>>>>>
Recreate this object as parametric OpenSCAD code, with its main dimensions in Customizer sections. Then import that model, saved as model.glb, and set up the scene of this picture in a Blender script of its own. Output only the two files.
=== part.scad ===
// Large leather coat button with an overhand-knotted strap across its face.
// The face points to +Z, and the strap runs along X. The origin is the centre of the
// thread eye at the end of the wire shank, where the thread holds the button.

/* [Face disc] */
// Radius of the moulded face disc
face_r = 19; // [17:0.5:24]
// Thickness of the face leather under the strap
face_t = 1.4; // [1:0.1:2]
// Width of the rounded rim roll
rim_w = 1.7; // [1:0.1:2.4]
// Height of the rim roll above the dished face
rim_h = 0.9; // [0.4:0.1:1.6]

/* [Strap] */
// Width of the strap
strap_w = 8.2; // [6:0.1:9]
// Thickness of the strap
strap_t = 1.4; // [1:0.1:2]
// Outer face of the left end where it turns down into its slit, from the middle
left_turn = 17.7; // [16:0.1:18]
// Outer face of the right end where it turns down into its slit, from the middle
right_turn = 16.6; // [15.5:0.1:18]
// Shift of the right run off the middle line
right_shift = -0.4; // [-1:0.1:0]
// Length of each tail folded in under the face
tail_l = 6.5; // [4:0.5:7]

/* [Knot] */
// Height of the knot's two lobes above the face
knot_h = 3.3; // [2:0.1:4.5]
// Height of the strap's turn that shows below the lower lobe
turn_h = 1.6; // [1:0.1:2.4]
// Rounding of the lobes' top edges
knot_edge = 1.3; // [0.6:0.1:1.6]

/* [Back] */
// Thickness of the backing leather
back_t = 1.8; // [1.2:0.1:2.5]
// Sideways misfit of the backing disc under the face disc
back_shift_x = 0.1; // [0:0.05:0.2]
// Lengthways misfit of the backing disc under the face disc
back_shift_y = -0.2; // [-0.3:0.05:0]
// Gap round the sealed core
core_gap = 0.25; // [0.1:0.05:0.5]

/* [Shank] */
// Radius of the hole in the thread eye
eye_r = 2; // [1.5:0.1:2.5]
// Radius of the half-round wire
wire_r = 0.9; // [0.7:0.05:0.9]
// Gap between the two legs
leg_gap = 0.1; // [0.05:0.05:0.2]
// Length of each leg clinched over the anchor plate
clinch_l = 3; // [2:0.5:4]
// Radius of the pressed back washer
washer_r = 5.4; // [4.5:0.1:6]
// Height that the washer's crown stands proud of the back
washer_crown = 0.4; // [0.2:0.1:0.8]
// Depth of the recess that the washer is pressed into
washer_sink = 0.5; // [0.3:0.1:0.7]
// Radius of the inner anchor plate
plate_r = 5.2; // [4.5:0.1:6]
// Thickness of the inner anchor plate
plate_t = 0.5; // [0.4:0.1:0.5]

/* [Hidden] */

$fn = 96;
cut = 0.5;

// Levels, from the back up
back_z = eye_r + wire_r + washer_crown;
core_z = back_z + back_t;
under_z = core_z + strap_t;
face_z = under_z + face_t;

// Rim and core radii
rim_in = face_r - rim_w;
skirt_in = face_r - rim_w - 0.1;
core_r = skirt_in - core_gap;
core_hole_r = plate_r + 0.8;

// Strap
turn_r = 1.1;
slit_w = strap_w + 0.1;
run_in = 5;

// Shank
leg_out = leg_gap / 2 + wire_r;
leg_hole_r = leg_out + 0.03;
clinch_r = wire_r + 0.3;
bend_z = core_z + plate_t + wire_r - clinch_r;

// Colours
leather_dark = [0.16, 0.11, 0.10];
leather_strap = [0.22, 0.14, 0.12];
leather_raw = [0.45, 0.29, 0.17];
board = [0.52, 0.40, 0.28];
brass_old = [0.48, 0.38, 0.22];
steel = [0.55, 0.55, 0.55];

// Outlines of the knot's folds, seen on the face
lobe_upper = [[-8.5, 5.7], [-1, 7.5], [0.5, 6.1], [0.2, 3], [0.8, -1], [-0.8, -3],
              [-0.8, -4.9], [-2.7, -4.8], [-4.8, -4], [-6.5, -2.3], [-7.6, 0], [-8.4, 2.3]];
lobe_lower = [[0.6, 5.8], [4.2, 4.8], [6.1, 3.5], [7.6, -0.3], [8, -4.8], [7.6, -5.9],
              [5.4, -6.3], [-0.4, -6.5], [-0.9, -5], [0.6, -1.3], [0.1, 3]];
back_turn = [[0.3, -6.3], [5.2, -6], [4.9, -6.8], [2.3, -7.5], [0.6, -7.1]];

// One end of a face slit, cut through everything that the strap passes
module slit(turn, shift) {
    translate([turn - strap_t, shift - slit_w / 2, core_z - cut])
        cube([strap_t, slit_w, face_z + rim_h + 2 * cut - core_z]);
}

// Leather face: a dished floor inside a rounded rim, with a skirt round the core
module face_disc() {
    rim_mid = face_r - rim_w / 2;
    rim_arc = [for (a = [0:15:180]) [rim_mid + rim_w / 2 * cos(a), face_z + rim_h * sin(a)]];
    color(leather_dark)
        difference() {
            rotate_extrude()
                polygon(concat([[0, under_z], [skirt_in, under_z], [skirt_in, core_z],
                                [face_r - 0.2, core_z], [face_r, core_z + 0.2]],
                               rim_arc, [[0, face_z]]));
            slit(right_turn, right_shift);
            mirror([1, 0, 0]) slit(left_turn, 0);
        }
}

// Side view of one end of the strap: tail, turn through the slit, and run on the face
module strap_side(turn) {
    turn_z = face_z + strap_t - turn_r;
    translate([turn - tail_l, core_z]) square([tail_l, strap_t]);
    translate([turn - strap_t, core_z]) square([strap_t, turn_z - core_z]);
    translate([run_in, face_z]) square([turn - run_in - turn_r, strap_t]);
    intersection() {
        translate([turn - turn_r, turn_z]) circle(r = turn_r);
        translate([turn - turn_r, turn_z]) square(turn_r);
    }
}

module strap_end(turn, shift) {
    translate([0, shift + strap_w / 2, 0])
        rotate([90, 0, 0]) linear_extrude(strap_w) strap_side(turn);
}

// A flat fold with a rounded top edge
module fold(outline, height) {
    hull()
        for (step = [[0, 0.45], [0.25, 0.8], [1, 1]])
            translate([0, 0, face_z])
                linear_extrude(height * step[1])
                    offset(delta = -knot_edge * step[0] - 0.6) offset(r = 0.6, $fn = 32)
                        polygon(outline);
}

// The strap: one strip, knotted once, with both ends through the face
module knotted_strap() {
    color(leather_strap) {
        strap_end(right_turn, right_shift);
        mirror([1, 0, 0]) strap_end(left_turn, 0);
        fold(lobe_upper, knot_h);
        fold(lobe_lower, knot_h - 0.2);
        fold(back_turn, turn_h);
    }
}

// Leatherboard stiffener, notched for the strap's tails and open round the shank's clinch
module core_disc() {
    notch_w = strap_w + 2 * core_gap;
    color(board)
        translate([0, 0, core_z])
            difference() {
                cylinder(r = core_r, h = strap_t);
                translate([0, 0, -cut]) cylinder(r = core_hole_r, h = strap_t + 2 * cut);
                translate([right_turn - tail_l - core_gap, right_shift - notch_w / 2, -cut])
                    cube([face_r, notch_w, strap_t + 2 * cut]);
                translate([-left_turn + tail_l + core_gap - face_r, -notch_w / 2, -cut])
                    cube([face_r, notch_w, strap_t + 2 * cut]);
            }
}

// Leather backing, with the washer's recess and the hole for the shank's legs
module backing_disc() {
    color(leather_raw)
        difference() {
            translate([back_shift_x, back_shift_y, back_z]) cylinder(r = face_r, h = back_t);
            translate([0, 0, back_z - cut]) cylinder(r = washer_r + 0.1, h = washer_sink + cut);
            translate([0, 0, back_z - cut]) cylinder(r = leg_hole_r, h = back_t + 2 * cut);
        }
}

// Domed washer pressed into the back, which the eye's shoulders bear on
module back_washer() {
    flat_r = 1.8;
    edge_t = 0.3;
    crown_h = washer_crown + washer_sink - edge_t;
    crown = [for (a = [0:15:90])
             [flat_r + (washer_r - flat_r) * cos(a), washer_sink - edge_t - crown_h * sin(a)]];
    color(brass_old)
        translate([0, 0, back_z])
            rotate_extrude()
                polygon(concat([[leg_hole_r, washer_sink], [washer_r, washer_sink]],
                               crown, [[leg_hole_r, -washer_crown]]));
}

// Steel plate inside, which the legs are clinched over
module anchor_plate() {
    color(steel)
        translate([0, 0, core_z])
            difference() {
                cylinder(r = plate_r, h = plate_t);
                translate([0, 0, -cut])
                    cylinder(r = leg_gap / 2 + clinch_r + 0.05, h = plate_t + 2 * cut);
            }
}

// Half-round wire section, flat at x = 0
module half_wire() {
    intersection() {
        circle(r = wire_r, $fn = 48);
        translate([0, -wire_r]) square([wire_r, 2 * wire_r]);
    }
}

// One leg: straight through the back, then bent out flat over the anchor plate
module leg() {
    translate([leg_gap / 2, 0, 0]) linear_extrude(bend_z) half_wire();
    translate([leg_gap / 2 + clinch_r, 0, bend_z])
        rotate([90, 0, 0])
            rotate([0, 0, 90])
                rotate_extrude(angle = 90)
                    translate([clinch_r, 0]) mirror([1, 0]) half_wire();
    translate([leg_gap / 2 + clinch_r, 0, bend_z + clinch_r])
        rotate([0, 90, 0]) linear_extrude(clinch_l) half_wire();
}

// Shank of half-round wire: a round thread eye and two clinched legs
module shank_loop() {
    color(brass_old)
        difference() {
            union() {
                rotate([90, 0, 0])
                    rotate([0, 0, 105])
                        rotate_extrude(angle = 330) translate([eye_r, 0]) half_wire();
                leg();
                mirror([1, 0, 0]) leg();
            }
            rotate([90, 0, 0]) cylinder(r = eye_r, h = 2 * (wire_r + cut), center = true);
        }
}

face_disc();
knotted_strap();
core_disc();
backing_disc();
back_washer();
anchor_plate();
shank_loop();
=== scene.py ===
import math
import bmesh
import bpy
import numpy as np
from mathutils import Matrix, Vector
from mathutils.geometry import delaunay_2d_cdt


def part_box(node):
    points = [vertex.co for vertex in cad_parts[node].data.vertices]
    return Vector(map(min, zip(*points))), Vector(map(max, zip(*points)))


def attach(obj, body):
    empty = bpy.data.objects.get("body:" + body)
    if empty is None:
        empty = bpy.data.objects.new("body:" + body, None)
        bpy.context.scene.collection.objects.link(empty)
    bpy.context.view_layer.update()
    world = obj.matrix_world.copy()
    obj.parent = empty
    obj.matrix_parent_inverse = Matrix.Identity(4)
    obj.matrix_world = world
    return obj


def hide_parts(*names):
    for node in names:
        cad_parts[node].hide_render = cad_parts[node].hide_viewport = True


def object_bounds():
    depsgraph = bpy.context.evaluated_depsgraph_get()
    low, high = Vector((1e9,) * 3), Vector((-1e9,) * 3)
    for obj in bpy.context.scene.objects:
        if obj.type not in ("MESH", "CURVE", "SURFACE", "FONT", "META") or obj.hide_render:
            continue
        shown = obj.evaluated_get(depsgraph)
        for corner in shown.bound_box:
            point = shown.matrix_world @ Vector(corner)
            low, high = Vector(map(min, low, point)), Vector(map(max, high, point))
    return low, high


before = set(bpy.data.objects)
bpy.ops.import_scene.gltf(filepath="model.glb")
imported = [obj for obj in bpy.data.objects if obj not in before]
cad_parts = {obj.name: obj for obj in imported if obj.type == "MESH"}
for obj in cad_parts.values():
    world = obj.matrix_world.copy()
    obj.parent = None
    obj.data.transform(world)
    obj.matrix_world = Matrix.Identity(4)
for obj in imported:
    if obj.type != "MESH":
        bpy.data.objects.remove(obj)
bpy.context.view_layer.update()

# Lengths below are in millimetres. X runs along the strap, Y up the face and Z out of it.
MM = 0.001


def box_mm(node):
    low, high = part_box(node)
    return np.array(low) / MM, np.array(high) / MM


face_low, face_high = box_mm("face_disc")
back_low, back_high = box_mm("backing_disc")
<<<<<
Please print exactly, and only, the lines from the line with "face_disc();" to the line with "imported = [obj", both included.

face_disc();
knotted_strap();
core_disc();
backing_disc();
back_washer();
anchor_plate();
shank_loop();
=== scene.py ===
import math
import bmesh
import bpy
import numpy as np
from mathutils import Matrix, Vector
from mathutils.geometry import delaunay_2d_cdt


def part_box(node):
    points = [vertex.co for vertex in cad_parts[node].data.vertices]
    return Vector(map(min, zip(*points))), Vector(map(max, zip(*points)))


def attach(obj, body):
    empty = bpy.data.objects.get("body:" + body)
    if empty is None:
        empty = bpy.data.objects.new("body:" + body, None)
        bpy.context.scene.collection.objects.link(empty)
    bpy.context.view_layer.update()
    world = obj.matrix_world.copy()
    obj.parent = empty
    obj.matrix_parent_inverse = Matrix.Identity(4)
    obj.matrix_world = world
    return obj


def hide_parts(*names):
    for node in names:
        cad_parts[node].hide_render = cad_parts[node].hide_viewport = True


def object_bounds():
    depsgraph = bpy.context.evaluated_depsgraph_get()
    low, high = Vector((1e9,) * 3), Vector((-1e9,) * 3)
    for obj in bpy.context.scene.objects:
        if obj.type not in ("MESH", "CURVE", "SURFACE", "FONT", "META") or obj.hide_render:
            continue
        shown = obj.evaluated_get(depsgraph)
        for corner in shown.bound_box:
            point = shown.matrix_world @ Vector(corner)
            low, high = Vector(map(min, low, point)), Vector(map(max, high, point))
    return low, high


before = set(bpy.data.objects)
bpy.ops.import_scene.gltf(filepath="model.glb")
imported = [obj for obj in bpy.data.objects if obj not in before]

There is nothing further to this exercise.